I'm still working on physical recovery. Tomorrow I'll have surgery for a prolapse that was aggravated, if not caused, by all the heavy lifting. I've been waiting for several years to get this done and I'm rather excited about getting it over with, as it's kept me close to home and less active than I need to be. I've lost half the really necessary weight and am optimistic about losing the other half once I've recovered.
I'm finding that the new me is much less judgmental and I just don't sweat the small stuff. The tenant in the rental house failed to report a slow water leak and now I'm going to have to repair walls and replace flooring.
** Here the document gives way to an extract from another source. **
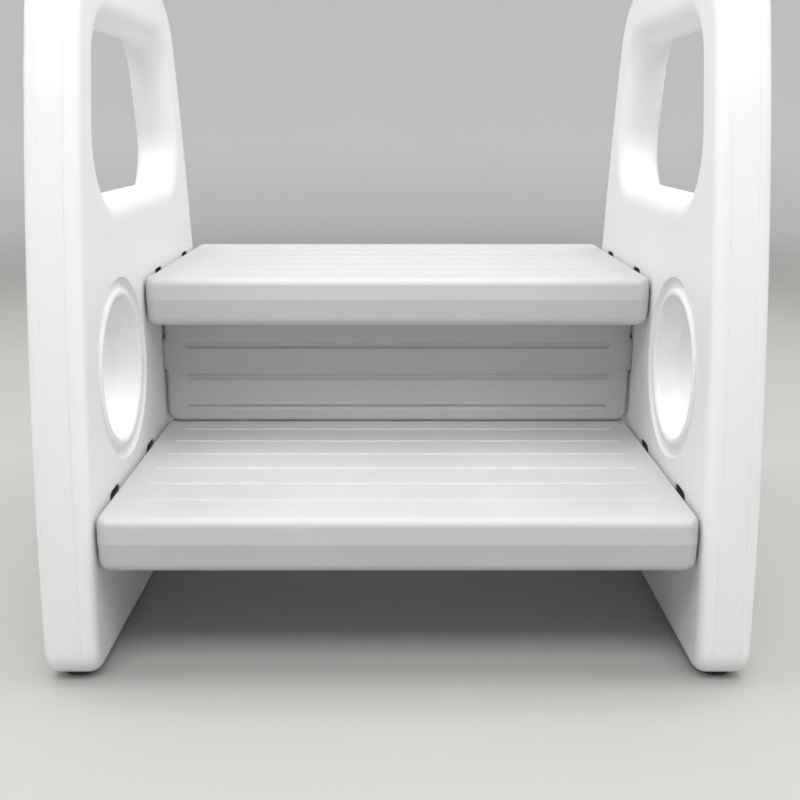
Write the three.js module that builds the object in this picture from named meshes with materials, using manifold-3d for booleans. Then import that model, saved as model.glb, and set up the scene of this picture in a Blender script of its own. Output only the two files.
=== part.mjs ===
// A low two-step stool: two blow-moulded side panels joined by two treads and a riser.
// Millimetres. +Z is up, X runs across the stool, and the user climbs towards +Y.
// The origin is on the floor, in the middle of the overall footprint. Sizes below are measured from
// the middle of the side panels, and the last lines centre the whole stool.
import * as THREE from "three";
import { mergeVertices } from "three/addons/utils/BufferGeometryUtils.js";
import Module from "manifold-3d";

const wasm = await Module();
wasm.setup();

// Side panels
const INNER_HALF_WIDTH = 220;
const PANEL_THICKNESS = 40;
const PANEL_TOP = 520;
const PANEL_BOTTOM = 2.5;
const FOOT_HALF_DEPTH = 236.5;
const EDGE_LEAN = 0.0417;
const EDGE_CURVE = 0.0002565;
const TOP_CORNER = 65;
const BOTTOM_CORNER = 22;
const EDGE_ROUND = 10;
const WALL = 3;

// Round porthole near the front of each panel, narrowest at the panel's middle plane
const PORTHOLE_Y = -104.5;
const PORTHOLE_Z = 209.5;
const RING_RADIUS = 72.5;
const MOUTH_RADIUS = 57;
const WAIST_RADIUS = 48.5;
const RING_DEPTH = 4;
const RING_SLOPE = 4;
const LIP_WIDTH = 3;
const LIP_DROP = 0.8;
const FLARE_WIDTH = 4;
const FLARE_HEIGHT = 9;

// Hand-hold opening in the top of each panel
const HAND_BOTTOM = 344.5;
const HAND_TOP = 472;
const POST_WIDTH = 48;
const HAND_CORNER = 40;
const HAND_ROUND = 18;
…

The insurance company denied the claim because it was long term damage, so it's going to cost a pretty penny--after a very short meltdown I decided to sell the house as soon as she's out of there and the repairs are done. The rental contract makes her responsible if she does not report the damage in a timely manner, but I'd have to sue her to get any money out of her and I'm just not interested in the drama. Thankfully, the sale of the house will cover the cost of repairs. I had a flash of anger at the tenant, but then decided that I don't know what's going on in her life that caused her to just let things get continually worse. I've learned about the inertia that depression can cause, so who knows. I'll just assume that she needs a break on this one.
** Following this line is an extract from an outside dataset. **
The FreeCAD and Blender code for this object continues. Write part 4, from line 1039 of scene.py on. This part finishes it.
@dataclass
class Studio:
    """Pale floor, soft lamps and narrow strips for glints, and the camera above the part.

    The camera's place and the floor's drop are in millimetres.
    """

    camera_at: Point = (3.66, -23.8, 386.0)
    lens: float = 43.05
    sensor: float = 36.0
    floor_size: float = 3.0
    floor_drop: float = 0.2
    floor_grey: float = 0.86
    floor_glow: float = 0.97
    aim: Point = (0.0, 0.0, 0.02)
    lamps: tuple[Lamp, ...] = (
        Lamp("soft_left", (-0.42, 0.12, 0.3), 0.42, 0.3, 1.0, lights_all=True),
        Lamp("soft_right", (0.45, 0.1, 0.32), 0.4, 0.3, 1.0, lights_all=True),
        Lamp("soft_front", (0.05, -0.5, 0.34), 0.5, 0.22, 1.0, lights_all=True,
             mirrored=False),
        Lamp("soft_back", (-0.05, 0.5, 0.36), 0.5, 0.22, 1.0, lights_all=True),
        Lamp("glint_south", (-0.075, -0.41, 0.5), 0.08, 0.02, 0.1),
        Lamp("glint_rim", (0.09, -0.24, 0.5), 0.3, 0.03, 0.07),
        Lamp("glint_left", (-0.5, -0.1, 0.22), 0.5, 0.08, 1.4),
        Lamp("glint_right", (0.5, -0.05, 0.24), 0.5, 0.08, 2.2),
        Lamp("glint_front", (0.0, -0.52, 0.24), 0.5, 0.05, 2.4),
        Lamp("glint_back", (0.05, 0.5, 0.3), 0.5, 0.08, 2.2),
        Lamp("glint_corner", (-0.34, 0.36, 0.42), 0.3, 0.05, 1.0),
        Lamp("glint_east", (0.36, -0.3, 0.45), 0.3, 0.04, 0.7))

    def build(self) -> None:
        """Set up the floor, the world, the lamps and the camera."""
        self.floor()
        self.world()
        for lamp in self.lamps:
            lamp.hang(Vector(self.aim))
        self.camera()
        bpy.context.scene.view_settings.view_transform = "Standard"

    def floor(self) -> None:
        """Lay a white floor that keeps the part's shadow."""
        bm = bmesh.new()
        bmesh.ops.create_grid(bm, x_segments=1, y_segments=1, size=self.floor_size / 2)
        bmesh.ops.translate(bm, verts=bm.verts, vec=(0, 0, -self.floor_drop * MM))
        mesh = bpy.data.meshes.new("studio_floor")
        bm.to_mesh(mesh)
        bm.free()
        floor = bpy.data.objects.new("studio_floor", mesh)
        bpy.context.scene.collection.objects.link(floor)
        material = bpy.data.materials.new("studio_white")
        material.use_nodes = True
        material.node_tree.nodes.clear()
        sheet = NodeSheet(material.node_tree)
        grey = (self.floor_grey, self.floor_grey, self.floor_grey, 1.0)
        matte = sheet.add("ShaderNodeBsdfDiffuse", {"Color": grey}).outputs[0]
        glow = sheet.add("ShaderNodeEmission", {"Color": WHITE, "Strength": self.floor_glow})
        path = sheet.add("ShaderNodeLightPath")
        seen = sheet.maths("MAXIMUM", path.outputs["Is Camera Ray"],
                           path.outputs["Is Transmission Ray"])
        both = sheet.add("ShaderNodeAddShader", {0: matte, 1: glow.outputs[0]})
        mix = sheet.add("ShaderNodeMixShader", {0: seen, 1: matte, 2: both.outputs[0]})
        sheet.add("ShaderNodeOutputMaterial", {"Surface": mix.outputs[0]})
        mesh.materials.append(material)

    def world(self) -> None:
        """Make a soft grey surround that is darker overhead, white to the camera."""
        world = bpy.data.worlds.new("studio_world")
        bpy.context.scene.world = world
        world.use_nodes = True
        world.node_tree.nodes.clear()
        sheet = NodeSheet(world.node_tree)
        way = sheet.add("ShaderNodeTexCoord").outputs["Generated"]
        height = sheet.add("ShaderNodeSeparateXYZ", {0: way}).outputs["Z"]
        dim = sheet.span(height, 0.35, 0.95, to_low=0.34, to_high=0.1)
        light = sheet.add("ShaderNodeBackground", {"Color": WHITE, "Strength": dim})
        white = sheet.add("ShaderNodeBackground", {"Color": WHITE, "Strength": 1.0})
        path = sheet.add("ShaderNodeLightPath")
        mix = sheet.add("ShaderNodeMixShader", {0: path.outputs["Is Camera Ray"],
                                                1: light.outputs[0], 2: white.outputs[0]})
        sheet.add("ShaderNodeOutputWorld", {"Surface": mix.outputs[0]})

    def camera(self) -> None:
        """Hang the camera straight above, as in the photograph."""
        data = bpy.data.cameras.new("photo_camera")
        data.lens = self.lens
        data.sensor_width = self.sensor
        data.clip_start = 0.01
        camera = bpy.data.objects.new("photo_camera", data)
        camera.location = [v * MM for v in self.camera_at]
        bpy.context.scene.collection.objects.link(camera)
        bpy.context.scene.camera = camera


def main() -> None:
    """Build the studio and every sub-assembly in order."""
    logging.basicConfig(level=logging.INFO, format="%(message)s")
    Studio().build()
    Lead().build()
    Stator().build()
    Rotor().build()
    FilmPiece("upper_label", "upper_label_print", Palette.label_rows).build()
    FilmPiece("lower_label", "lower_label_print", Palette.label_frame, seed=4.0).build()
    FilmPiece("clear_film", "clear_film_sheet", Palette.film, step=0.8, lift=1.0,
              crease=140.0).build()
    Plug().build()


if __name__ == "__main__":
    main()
I've been meditating--or trying to. It's surprisingly difficult, but very effective. All I want is peace and no drama.
My plan to turn downstairs into an accessible Air BnB was put on hold for a second year by COVID and my slow pace. The ceiling lift is still in place, but I've repainted and redecorated the downstairs. Maybe I'll actually get moved upstairs this winter, and hopefully I can give it a try next summer. I've realized recently that I sleep better with other people around (it used to be just the opposite), so perhaps the timing is good on this.
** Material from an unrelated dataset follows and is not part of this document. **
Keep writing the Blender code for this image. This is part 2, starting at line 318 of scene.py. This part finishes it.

I've just learned that one of my (step)daughters commented to my son that it feels like I'm erasing her dad from the house, so I've got to work on that perception. He is everywhere for me, and that's a good thing, but apparently the overall feel of the house, rather than the individual items, is what she responds to. Maybe if I write a letter to him describing what I see and how I think the changes honor him, and give it to her to read, she'll understand. I just thought of that while writing to you--I'd almost forgotten how helpful this place is!
It's been 21 months, and I'm just now able to pick up a book and read for pleasure. What's interesting is that I now enjoy reading non-fiction rather than novels. Escape is no longer disappearing into someone else's story--it's time to write my own story. This is the longest that I've been alone in my life, and I"m good with it. This new me, who is a combination of Matt and me and our journey, no longer looks to someone else for validation. I do miss the warmth and support of loving arms around me, but I'm finding that love and support from a spiritual source, and it's good.
What I am fighting is a very deep seated fear of being a caregiver again. I realize that if a loved on needed me that it would just happen and I'd step up, but I think I'm afraid to let anyone else into my circle who may need care before I do. I don't want to be responsible for anyone or anything other than myself, and even that's a struggle. I fantasize about trading in the house for a travel trailer and hitting the road, but for some reason it's just not time yet. Every time I leave this place I find myself thinking that it is too much for me and that I need to downsize, but when I come home I fall in love all over again.
I'll leave you with some pictures from yesterday morning's kayaking in the creek behind the house. Nature is my best medicine. At 21 months it's still a struggle to exit the doors and leave the house, but when I do, nature is my best medicine.